Grâce à l’observatoire Chandra, des scientifiques ont repéré un indice intéressant : celui de l’existence potentielle d’une exoplanète dans une autre galaxie que la Voie lactée. Mais rien n’est confirmé : ce n’est pour l’instant qu’une candidate.

« On a découvert une planète, dans une autre galaxie », « Une exoplanète découverte dans une autre galaxie » : de telles affirmations sont-elles vraiment correctes ? Ces titres de presse ont accompagné la publication d’une étude dans la revue Nature, le 25 octobre 2021, également relayée par la Nasa ce jour-là.

Pourtant, il manque un mot essentiel, qui figure à la fois dans le titre de l’étude et celui du communiqué : « possible ».

Un petit mot qui a son importance. // Source : Capture d'écran Nature

Un petit mot qui a son importance.

Source : Capture d'écran Nature

« C’est une candidate »

Vient-on de trouver une exoplanète extragalactique ? Pour l’astrophysicienne Anne-Marie Lagrange de l’observatoire de Paris, directrice de recherche au CNRS, « la réponse est simple, c’est non ». Interrogée par Numerama, l’experte souligne que « ce qui a été annoncé, c’est une candidate. Il faudra pas mal de temps, si on veut la confirmer par la méthode des transits : plusieurs dizaines d’années. »

Que rapportent exactement les auteurs de l’étude publiée dans Nature ? Ils indiquent avoir identifié des indices de la présence possible d’une exoplanète, dans une autre galaxie que la Voie lactée, la galaxie M51 — aussi nommée la galaxie du Tourbillon. Comme le résume le communiqué de la Nasa, ce pourrait être « la première planète observée à transiter devant une étoile en dehors de la Voie lactée ». Cette candidate a été repérée avec Chandra, un télescope spatial qui observe le rayonnement X. L’observatoire a détecté une atténuation momentanée de ce type de rayons, dans un système binaire. Les scientifiques en déduisent qu’un scénario possible serait une exoplanète passant devant une source de rayons X, autour d’une étoile à neutrons ou d’un trou noir, en orbite autour d’une étoile compagnon.

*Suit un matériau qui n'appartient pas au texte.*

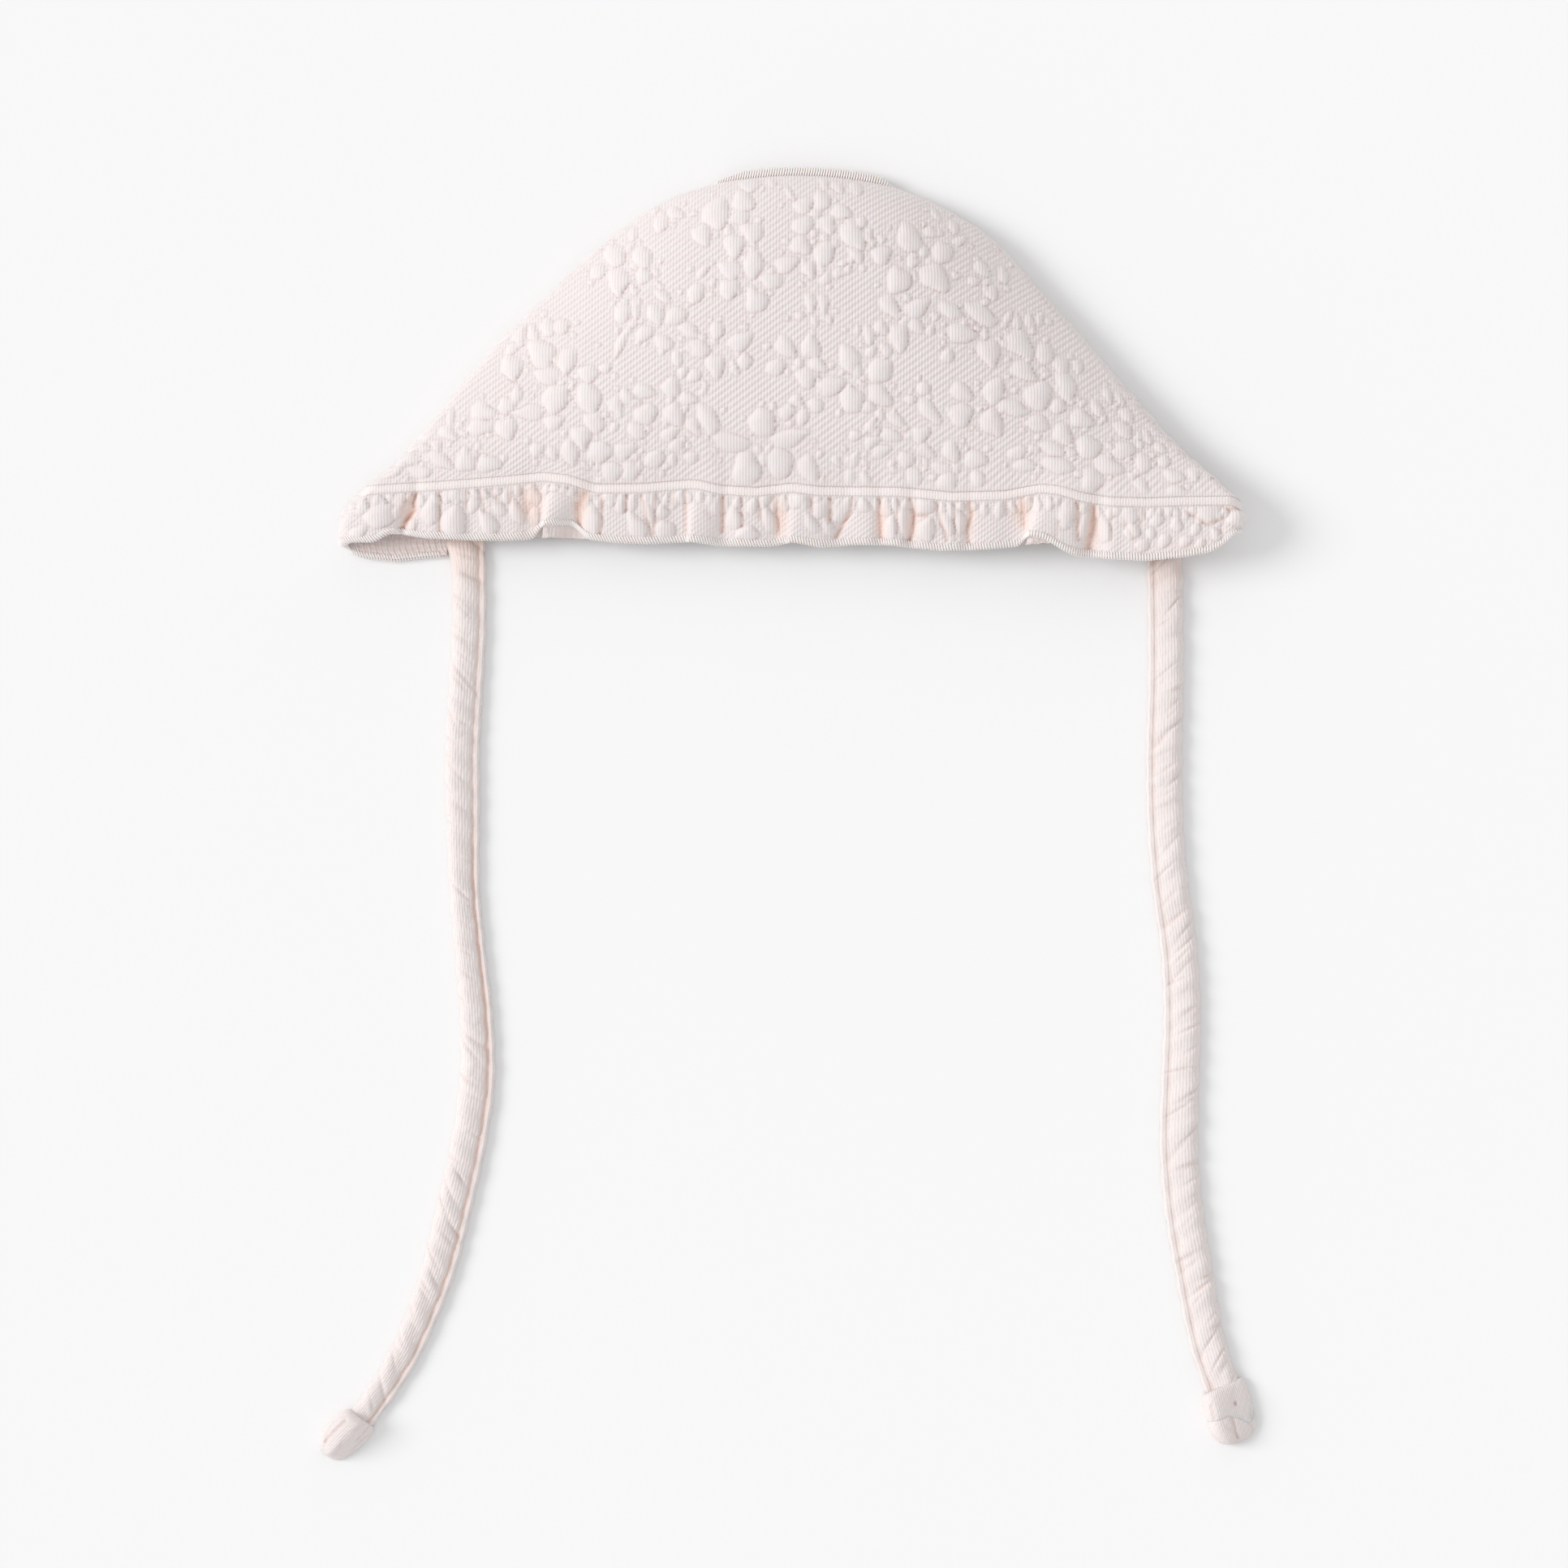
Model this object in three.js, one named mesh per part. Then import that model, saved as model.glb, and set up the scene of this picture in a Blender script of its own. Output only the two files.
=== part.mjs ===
// A baby's bonnet of padded blister knit, laid flat on its back panel, face edge towards -Y.
// Millimetres, +Z up. The origin lies under the middle of the bonnet, on the surface it rests on.
import * as THREE from 'three';

// Driving dimensions
const WALL = 2.0; // padded blister knit, both faces together
const SEWN_GAP = 0.3; // between pieces that are sewn together
const SEAM_WIDTH = 3.2; // band between crown and ruffle, from stitch line to stitch line
const SEAM_PROUD = 0.5; // how far that band stands above the knit
const SEAM_ROUND = 0.6; // its rounded edges
const LIP_DEPTH = 2.0; // overlocked lip at the top, out from the edge
const LIP_LOW = 1.4;
const LIP_HIGH = 3.8;
const LIP_ROUND = 0.5;
const LIP_TAPER = 0.45; // share of its depth left at its two ends
const BINDING_DEPTH = 4.2; // neck binding, front to back
const BINDING_HEIGHT = 2.7;
const BINDING_ROUND = 0.6;
const TIE_WIDTH = 9.7;
const TIE_HEIGHT = 3.8;
const TIE_SIDES = 10;
const TIE_STEPS = 14;
const LIFT_REACH = 12.0; // how far in from a side fold the raised corner comes down to the surface
const ARCH_POWER = 2.4; // the higher, the flatter the top of the arch over the folds
const SEAM_SHARE = 0.25; // share of a gather's height that is left at the seam
const SEAM_FADE = 6; // power by which a gather dies away into the crown

// How finely each piece is divided
const UNDER_STEPS = 4; // round the head, on each side of the under layer
const FOLD_STEPS = 5;
const UPPER_STEPS = 64;
const CROWN_ROWS = 14; // of the back panel too, so that their sewn edges run together
const RUFFLE_ROWS = 5;
const PANEL_COLUMNS = 10;
const LIP_COLUMNS = 20;
const BINDING_COLUMNS = 16;

// Rings round the head, from the front edge of the crown (first) to its top seam (last).
// left and right: the side folds in plan; bow: how far the middle stands towards +Y, on the upper
// and on the under layer; fold: height of the rounded side fold; lift: how far its underside is
// off the surface; rise: height of the middle over the folds; panel: edges of the back panel.
const RING_COLUMNS = [
  'leftX', 'leftY', 'rightX', 'rightY', 'bow', 'underBow',
  'leftFold', 'rightFold', 'leftLift', 'rightLift', 'rise', 'panelLeft', 'panelRight',
];
const CROWN_RINGS = [
  [-120.6, -34.0, 126.9, -39.0, 3.0, 2.0, 7.6, 9.0, 0.4, 5.0, 3.6, -44.0, 46.0],
  [-114.1, -29.6, 119.6, -32.3, 2.8, 2.0, 8.0, 9.0, 0.2, 3.6, 7.0, -44.5, 46.5],
  [-104.9, -20.1, 109.0, -23.1, 2.6, 2.0, 8.6, 9.2, 0.0, 1.6, 11.6, -45.0, 47.0],
  [-93.6, -5.9, 96.6, -9.3, 2.4, 2.0, 9.0, 9.4, 0.0, 0.6, 14.4, -45.0, 47.0],
  [-81.0, 7.9, 82.6, 7.0, 2.4, 2.2, 9.0, 9.2, 0.0, 0.2, 15.4, -44.5, 46.5],
  [-66.9, 21.7, 69.5, 21.4, 2.6, 2.4, 8.8, 9.0, 0.0, 0.0, 14.6, -42.5, 45.0],
  [-51.5, 35.5, 56.8, 35.2, 2.8, 2.6, 8.4, 8.6, 0.0, 0.0, 11.4, -38.0, 42.0],
  [-36.3, 45.9, 42.0, 44.6, 3.0, 2.8, 7.2, 7.4, 0.0, 0.0, 6.8, -29.0, 34.5],
  [-22.6, 50.7, 29.4, 49.8, 3.0, 3.0, 5.0, 5.0, 0.0, 0.0, 0.9, -17.0, 24.0],
];
// The hem of the ruffle; here the panel columns give where its under layer ends, at the ties.
const HEM_RING = [-127.8, -51.2, 126.4, -47.8, -1.6, -12.0, 7.4, 8.6, 0.4, 5.2, -2.4, -97.6, 111.8];
const RUFFLE_UNDER_LEFT = -97.6;
const RUFFLE_UNDER_RIGHT = 111.8;

// Gathers along the face edge: where each stands, its half width, how far it stands up at the hem,
// and how far it draws the hem and the seam towards the crown.
const GATHER_COLUMNS = ['at', 'half', 'rise', 'hemUp', 'seamUp'];
const GATHERS = [
  [-117.5, 7.5, 1.4, 1.6, 0.0],
  [-107.2, 2.6, -2.2, 1.4, 0.0],
  [-98.5, 4.6, 0.9, 0.0, 0.8],
  [-88.0, 4.2, 0.8, 0.0, 0.0],
  [-78.5, 3.6, 0.7, 0.2, 0.4],
  [-64.4, 7.0, 4.2, 3.9, 2.2],
  [-56.4, 2.4, -1.8, 0.0, 0.0],
  [-40.5, 8.5, 1.1, -0.5, 0.0],
  [-24.4, 4.6, 2.1, 0.9, 1.0],
  [-11.0, 2.4, -1.3, 0.0, 0.0],
  [5.2, 7.5, 2.0, 0.0, -0.4],
  [19.4, 4.0, 1.0, 0.0, 0.0],
  [29.7, 3.8, 1.5, 0.3, -0.4],
  [46.5, 8.5, 1.1, -0.6, -0.3],
  [65.0, 4.5, 1.0, 2.2, 2.0],
  [73.6, 7.5, 4.4, 3.2, 0.6],
  [85.0, 2.6, -2.2, -0.6, 0.0],
  [104.5, 14.0, 0.5, -4.8, 0.8],
];

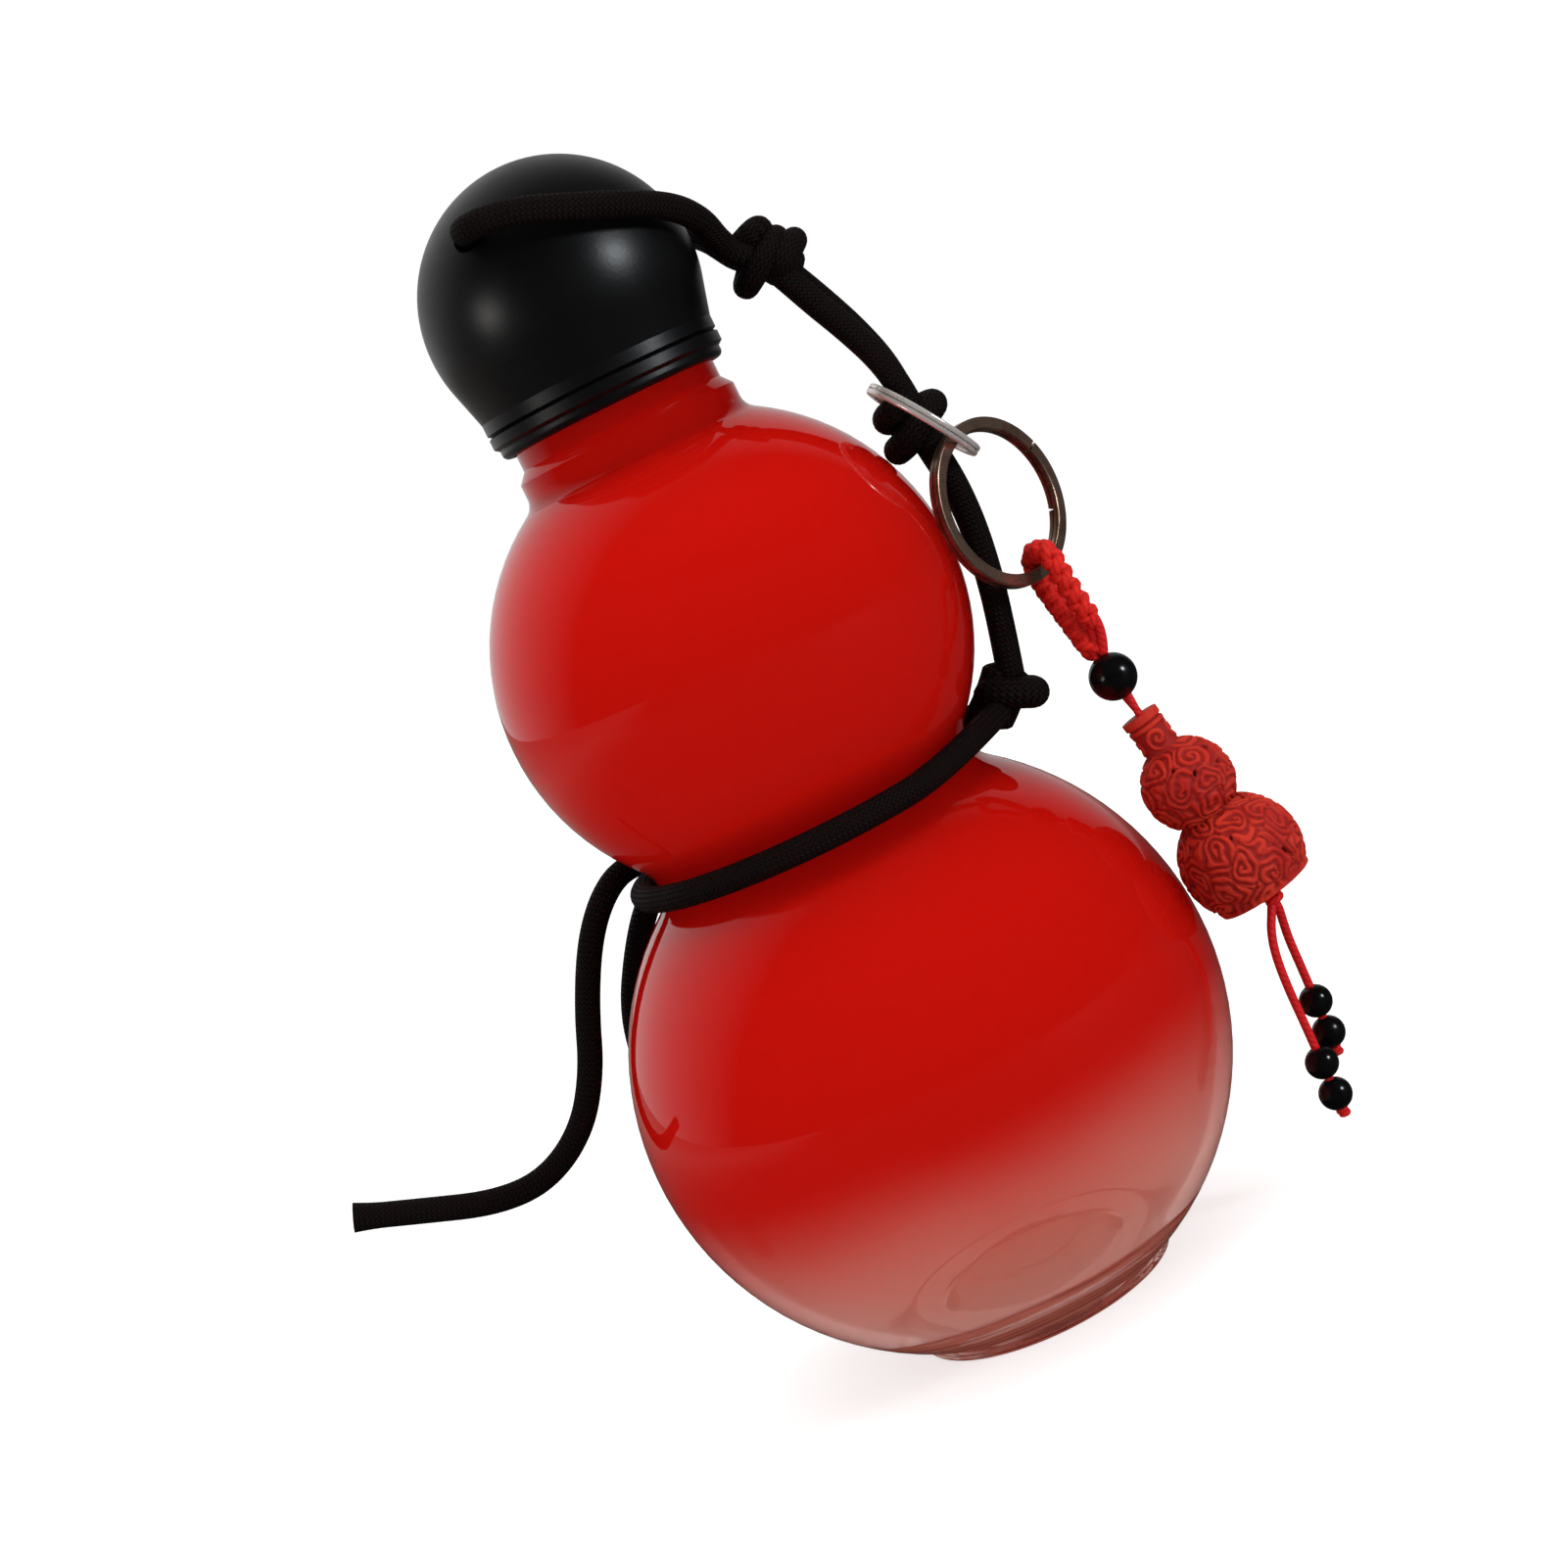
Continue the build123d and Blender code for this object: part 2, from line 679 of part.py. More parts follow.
print("waist fillet", round(waist_fillet, 2), "large ring centre", large_ring_centre, "link", link_point)
print("charm end", charm_end, "loop seat", loop_seat, "large ring normal", large_ring_normal)

for node in (
    bottle_shell,
    cap_ball,
    cap_liner,
    cap_gasket,
    cap_cord,
    knot_top,
    strap_upper_front,
    strap_upper_rear,
    knot_ring,
    strap_lower_front,
    strap_lower_rear,
    knot_side,
    waist_cord_front,
    waist_cord_rear,
    knot_back,
    tail_long,
    tail_short,
    ring_small,
    ring_large,
    pendant_loop,
    pendant_cord,
    round_bead,
    gourd_charm,
    charm_knot,
    *left_tassel,
    *right_tassel,
):
    write(node)
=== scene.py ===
import math
import random

import bmesh
import bpy
from mathutils import Matrix, Vector, noise


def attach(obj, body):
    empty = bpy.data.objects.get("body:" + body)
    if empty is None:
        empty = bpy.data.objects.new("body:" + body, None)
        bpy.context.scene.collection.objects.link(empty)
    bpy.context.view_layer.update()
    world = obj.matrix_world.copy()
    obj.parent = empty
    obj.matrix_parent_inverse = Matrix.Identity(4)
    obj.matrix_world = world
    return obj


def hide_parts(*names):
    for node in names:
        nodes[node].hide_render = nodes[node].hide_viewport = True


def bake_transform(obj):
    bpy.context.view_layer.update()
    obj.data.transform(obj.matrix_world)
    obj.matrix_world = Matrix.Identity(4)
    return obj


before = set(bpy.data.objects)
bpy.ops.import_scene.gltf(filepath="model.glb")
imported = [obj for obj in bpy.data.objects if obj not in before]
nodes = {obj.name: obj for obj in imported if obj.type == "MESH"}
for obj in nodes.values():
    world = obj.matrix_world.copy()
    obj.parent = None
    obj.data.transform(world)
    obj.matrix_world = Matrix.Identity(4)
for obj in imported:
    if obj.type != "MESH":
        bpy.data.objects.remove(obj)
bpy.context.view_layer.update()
mm = 0.001


# A socket that takes sums, and a builder that adds nodes
class Wire:
    def __init__(self, paint, socket):
        self.paint = paint
        self.socket = socket

    def maths(self, operation, *values):
        return self.paint.node("ShaderNodeMath", {"operation": operation}, dict(enumerate(values)))

    def __add__(self, other):
        return self.maths("ADD", self, other)

    def __radd__(self, other):
        return self.maths("ADD", other, self)

    def __sub__(self, other):
        return self.maths("SUBTRACT", self, other)

    def __rsub__(self, other):
        return self.maths("SUBTRACT", other, self)

    def __mul__(self, other):
        return self.maths("MULTIPLY", self, other)

    def __rmul__(self, other):
        return self.maths("MULTIPLY", other, self)

    def __truediv__(self, other):
        return self.maths("DIVIDE", self, other)

    def __pow__(self, other):
        return self.maths("POWER", self, other)

    def __lt__(self, other):
        return self.maths("LESS_THAN", self, other)

    def __gt__(self, other):
        return self.maths("GREATER_THAN", self, other)

    def sine(self):
        return self.maths("SINE", self)

    def fraction(self):
        return self.maths("FRACT", self)

    def floor(self):
        return self.maths("FLOOR", self)

    def most(self, other):
        return self.maths("MAXIMUM", self, other)

    def fade(self, start, end, low=0.0, high=1.0):  # smooth step between two values
        return self.paint.node(
            "ShaderNodeMapRange",
            {"interpolation_type": "SMOOTHSTEP"},
            {"Value": self, "From Min": start, "From Max": end, "To Min": low, "To Max": high},
        )

    def spread(self, low=0.0, high=1.0):  # noise keeps to about 0.3 to 0.7
        return self.fade(0.3, 0.7, low, high)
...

Orbite possible de la possible exoplanète. // Source : NASA/CXC/M. Weiss

Orbite possible de la possible exoplanète.

Source : NASA/CXC/M. Weiss

Une approche alternative

« On n’est pas capables, a priori, d’aller chercher des planètes très lointaines, dans d’autres galaxies, commente Anne-Marie Lagrange. Là, l’astuce n’a pas été d’aller observer ces étoiles comme on le ferait habituellement, car leur lumière serait trop faible. La démarche est intéressante : aller observer dans le domaine X. » La méthode de détection par transits est fréquemment utilisée dans la quête des exoplanètes : lors du passage de l’astre devant son étoile, une petite partie de la lumière que celle-ci émet est bloquée par la planète. Concrètement, on observe que le signal lumineux émis par l’étoile chute, de façon temporaire. « La méthode des transits est basée sur la répétition, décrit Anne-Marie Lagrange. On voit plusieurs fois une baisse du flux de l’étoile, de manière régulière. La différence de temps entre les deux baisses donne la période de la planète, donc sa distance. »

Ici, la méthode diffère quelque peu. « Une approche alternative, lit-on dans l’étude, consiste à étudier le comportement temporel des rayons X émis par des sources de rayons X extragalactiques brillantes, où une planète en orbite bloquerait temporairement les rayons X et provoquerait une brève éclipse. » C’est potentiellement l’un de ces événements qu’ils pensent avoir repéré dans M51-ULS-1, un système binaire de la galaxie du Tourbillon. Dans leur scénario, la potentielle exoplanète aurait une taille similaire à la source de rayons X : son passage pourrait bloquer totalement ou quasi totalement ces rayons X (d’où l’emploi du mot éclipse). Une telle méthode aiderait donc à repérer des transits à des distances bien plus grandes qu’actuellement.

70 ans d’attente jusqu’au prochain transit

Dans le cas de cette exoplanète candidate, la méthode pose néanmoins un défi de taille, résume Anne-Marie Lagrange. « Plus la planète est loin de son étoile, plus la période est longue. Ici, la modélisation nous dit qu’elle serait assez loin, ça veut dire qu’il faudrait environ 70 ans pour observer le transit suivant. » En d’autres termes, impossible d’espérer vérifier l’hypothèse selon laquelle il s’agirait d’une exoplanète avant des décennies.

Voilà pourquoi il faut rester d’autant plus prudent face à cette annonce, qui reste toutefois prometteuse et propose une nouvelle méthode de détection intéressante. « La recherche d’extroplanètes [sic], des planètes en orbite situées en dehors de la Voie lactée, est désormais devenue une entreprise réaliste et pratique », concluent les auteurs de l’étude.